● Short exercise:
Collect from the data below each line with "handed".

● Given information:

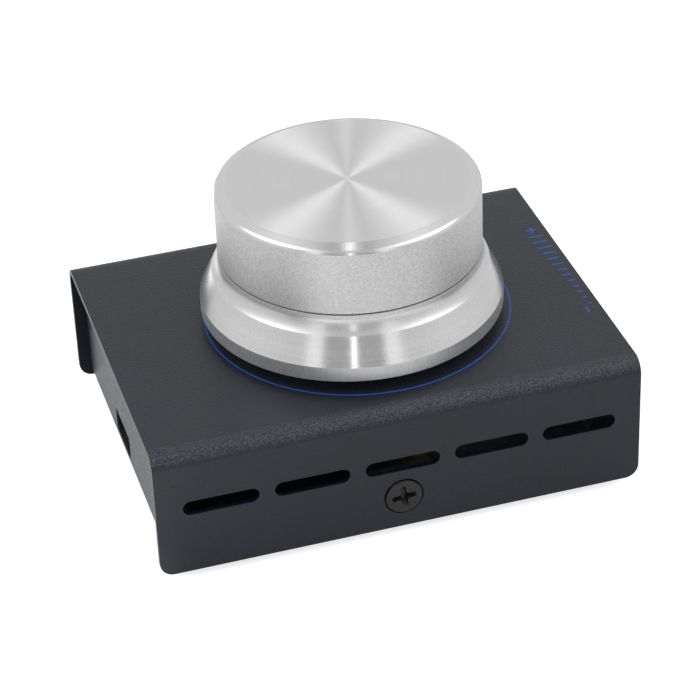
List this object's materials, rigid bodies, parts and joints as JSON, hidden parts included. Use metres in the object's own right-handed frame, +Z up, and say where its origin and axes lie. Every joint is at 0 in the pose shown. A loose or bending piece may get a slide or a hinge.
==
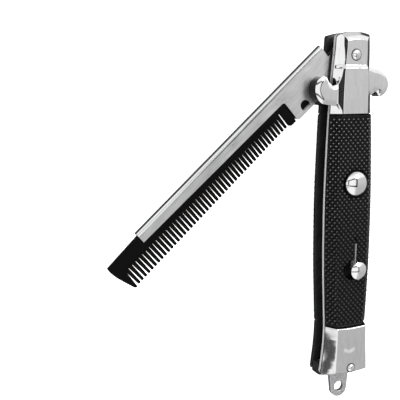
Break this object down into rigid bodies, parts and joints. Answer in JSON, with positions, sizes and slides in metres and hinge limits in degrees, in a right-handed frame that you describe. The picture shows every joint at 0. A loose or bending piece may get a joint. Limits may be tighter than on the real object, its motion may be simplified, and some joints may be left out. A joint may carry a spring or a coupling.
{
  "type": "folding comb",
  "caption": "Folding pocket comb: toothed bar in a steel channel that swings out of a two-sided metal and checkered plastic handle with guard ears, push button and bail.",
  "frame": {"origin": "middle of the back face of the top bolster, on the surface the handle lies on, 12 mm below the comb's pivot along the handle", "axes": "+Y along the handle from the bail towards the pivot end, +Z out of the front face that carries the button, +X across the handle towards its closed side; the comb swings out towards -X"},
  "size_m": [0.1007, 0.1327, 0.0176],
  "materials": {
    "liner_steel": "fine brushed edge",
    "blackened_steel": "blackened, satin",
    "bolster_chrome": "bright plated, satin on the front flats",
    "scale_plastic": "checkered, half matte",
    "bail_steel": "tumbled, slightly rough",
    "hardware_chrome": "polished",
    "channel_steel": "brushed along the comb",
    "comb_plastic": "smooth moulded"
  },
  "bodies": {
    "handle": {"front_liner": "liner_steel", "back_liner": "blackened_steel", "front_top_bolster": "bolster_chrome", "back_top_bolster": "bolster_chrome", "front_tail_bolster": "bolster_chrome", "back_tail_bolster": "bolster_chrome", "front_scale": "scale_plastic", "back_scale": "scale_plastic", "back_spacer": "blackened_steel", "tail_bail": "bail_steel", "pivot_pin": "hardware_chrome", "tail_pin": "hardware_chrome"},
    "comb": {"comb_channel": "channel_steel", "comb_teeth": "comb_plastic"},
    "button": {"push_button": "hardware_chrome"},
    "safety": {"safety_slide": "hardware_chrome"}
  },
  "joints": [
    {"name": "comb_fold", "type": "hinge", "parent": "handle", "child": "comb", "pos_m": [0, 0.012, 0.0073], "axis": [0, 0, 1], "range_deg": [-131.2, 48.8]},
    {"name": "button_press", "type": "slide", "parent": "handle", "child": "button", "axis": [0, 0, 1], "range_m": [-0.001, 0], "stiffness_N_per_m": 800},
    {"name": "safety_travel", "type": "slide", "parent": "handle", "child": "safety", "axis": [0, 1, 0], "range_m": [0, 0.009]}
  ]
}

● Answer to the exercise:
List this object's materials, rigid bodies, parts and joints as JSON, hidden parts included. Use metres in the object's own right-handed frame, +Z up, and say where its origin and axes lie. Every joint is at 0 in the pose shown. A loose or bending piece may get a slide or a hinge.
Break this object down into rigid bodies, parts and joints. Answer in JSON, with positions, sizes and slides in metres and hinge limits in degrees, in a right-handed frame that you describe. The picture shows every joint at 0. A loose or bending piece may get a joint. Limits may be tighter than on the real object, its motion may be simplified, and some joints may be left out. A joint may carry a spring or a coupling.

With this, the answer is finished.